Lunch time rolls around and she tells me she is hungry. I fox 'ole faithful' PB&J for all 3 girls. Cailin and Natalie scarf theirs down as well as each eat 1/3 of an apple. The other little girl (who is starving if you ask her) plays with her sandwich. She ate about 1/4 of it and told me she was done. She is four years old... she can eat more than 1/4 of a sandwich. She wanted to get down and play with the other 2 who had already finished eating. I made her sit and finish eating. Mom called to check and see how things were going and I shared about the breakfast 'issue'. She seemed annoyed that I didn't fix something for her daughter then and there. I did offer a snack of crackers which she passed up, so she couldn't have been too starving.
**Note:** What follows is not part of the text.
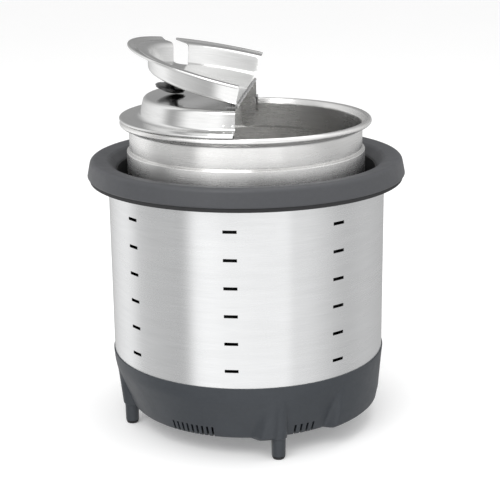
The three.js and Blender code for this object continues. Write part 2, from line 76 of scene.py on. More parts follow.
KNUCKLES, KNUCKLE_RADIUS, KNUCKLE_BORE = 13, 2.0, 1.15
LEAF_WIDTH, LEAF_SHEET, LEAF_LIFT, KNUCKLE_GAP = 13.0, 0.8, 0.35, 0.4
RIVETS, RIVET_MARGIN, RIVET_REACH = 6, 14.0, 8.6
TAB_WIDTH, TAB_SHEET, TAB_BOTTOM, TAB_INSET = 17.0, 1.2, 327.0, 0.9
WELD_OFFSETS, WELD_RADIUS, WELD_HEIGHT, WELD_LEAN = (-2.7, -12.5), 119.0, 368.0, 0.24
KNOB_REACH = 86.0
# Facets round the large turned pieces, the inset and the cover.
AROUND, INSET_AROUND, COVER_AROUND = 240, 288, 320

# The cover is drawn closed and square to the axes, then turned, and the flap also folded back.
TURN = Matrix.Rotation(math.radians(COVER_TURN), 4, "Z")
HINGE_POINT = Vector((HINGE_X * MM, 0, HINGE_Z * MM))
FOLD = (TURN @ Matrix.Translation(HINGE_POINT)
        @ Matrix.Rotation(math.radians(-FLAP_ANGLE), 4, "Y") @ Matrix.Translation(-HINGE_POINT))
UPRIGHT = Matrix.Identity(4)


# ---- Mesh helpers; profiles are lists of (radius, height) in millimetres ----
def object_from(name, vertices, faces):
    mesh = bpy.data.meshes.new(name)
    mesh.from_pydata([tuple(c * MM for c in v) for v in vertices], [], faces)
    piece = bpy.data.objects.new(name, mesh)
    bpy.context.scene.collection.objects.link(piece)
    return piece


def tidy_mesh(piece):
    """Merges doubled points and turns every face outward."""
    work = bmesh.new()
    work.from_mesh(piece.data)
    bmesh.ops.remove_doubles(work, verts=work.verts, dist=1e-6)
    bmesh.ops.recalc_face_normals(work, faces=work.faces)
    work.to_mesh(piece.data)
    work.free()


def lay_grain(mesh):
    """Stores each point's place before folding, and a UV map that runs across the turned grain."""
    grain = mesh.attributes.get("grain") or mesh.attributes.new("grain", "FLOAT_VECTOR", "POINT")
    grain.data.foreach_set("vector", [c for v in mesh.vertices for c in v.co])
    mapped = (mesh.uv_layers.get("across") or mesh.uv_layers.new(name="across")).data
    for face in mesh.polygons:
        spots = [mesh.vertices[mesh.loops[k].vertex_index].co for k in face.loop_indices]
        middle = face.center
        base = math.atan2(middle.x, -middle.y)
        # Steep faces are measured by height, and flat ones by distance from the axis.
        upright = abs(face.normal.z) < 0.7
        for k, spot in zip(face.loop_indices, spots):
            radius = math.hypot(spot.x, spot.y)
            swing = math.atan2(spot.x, -spot.y) - base if radius > 1e-6 else 0.0
            swing = (swing + math.pi) % (2 * math.pi) - math.pi + base
            mapped[k].uv = (spot.z if upright else radius, swing * 0.05)


def finish_piece(piece, body, material, nodes=(), place=UPRIGHT, sharp=32):
    """Lays the grain, then shades, paints, places and mounts the piece."""
    mesh = piece.data
    lay_grain(mesh)
    mesh.transform(place)
    mesh.polygons.foreach_set("use_smooth", [True] * len(mesh.polygons))
    mesh.set_sharp_from_angle(angle=math.radians(sharp))
    mesh.materials.clear()
    mesh.materials.append(material)
    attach(piece, body)
    if nodes:
        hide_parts(*nodes)
    return piece


def rounded(points, steps=5):
    """Rounds each (radius, height, fillet) corner of a closed profile."""
    made = []
    count = len(points)
    for i, (r, z, fillet) in enumerate(points):
        here = Vector((r, z))
        if not fillet:
            made.append((r, z))
            continue
        back = (Vector(points[i - 1][:2]) - here).normalized()
        ahead = (Vector(points[(i + 1) % count][:2]) - here).normalized()
        half = back.angle(ahead) / 2
        reach = fillet / math.tan(half)
        centre = here + (back + ahead).normalized() * (fillet / math.sin(half))
        start, end = here + back * reach - centre, here + ahead * reach - centre
        for k in range(steps + 1):
            spoke = start.slerp(end, k / steps).normalized() * fillet
            made.append(tuple(centre + spoke))
    return made


def arc(centre_r, centre_z, radius, first, last, steps):
    """Points round a centre from the first angle to the last, in degrees above the outward direction."""
    turns = [math.radians(first + (last - first) * k / steps) for k in range(steps + 1)]
    return [(centre_r + radius * math.cos(a), centre_z + radius * math.sin(a)) for a in turns]


def turned(name, profile, around=AROUND, centre=(0, 0)):
    """Revolves a profile that closes on itself or on the axis."""
    vertices, faces, rings = [], [], []
    for r, z in profile:
        if r < 1e-6:
            rings.append([len(vertices)] * around)
            vertices.append((centre[0], centre[1], z))
            continue
        rings.append(list(range(len(vertices), len(vertices) + around)))
        for k in range(around):
            a = 2 * math.pi * k / around
            vertices.append((centre[0] + r * math.sin(a), centre[1] - r * math.cos(a), z))
    pairs = list(zip(rings, rings[1:] + rings[:1]))
    if profile[0][0] < 1e-6 and profile[-1][0] < 1e-6:
        pairs.pop()
    for low, high in pairs:
        for k in range(around):
            n = (k + 1) % around
            corners = [low[k], low[n], high[n], high[k]]
            faces.append(list(dict.fromkeys(corners)))
    piece = object_from(name, vertices, faces)
    tidy_mesh(piece)
    return piece


def box_of(name, low, high):
    corners = [(x, y, z) for x in (low[0], high[0]) for y in (low[1], high[1])
               for z in (low[2], high[2])]
    faces = [(0, 1, 3, 2), (4, 6, 7, 5), (0, 4, 5, 1), (2, 3, 7, 6), (0, 2, 6, 4), (1, 5, 7, 3)]
    piece = object_from(name, corners, faces)
    tidy_mesh(piece)
    return piece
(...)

I called chris and told him that i just had a bad feeling about this in my gut and that i was sorry I agreed to take on watching this girl again. His response: I am not even sure why you said yes in the first place. I thought you were done trying that and especially with this one since you had so much trouble with them before.
WHY DIDN"T YOU TELL ME THIS BEFORE I AGREED? The only reason I said yes is because I didn't want chris to think i wasn't pulling my weight in trying to earn some $. He told me that I didn't ask his opinoin... he's right... I didn't. It's my own fault. I think after tomorrow, i am going to tell the mom that i had a meeting with the red cross and they need me a lot more than I was planning and i am not going to be able to take care of the little girl. She doesn't need to know that i am only teaching 4-5 days a week. Who knows... maybe mom will be annoyed enough at me for not feeding her kid when she demanded and just not come back!!! That would be a blessing!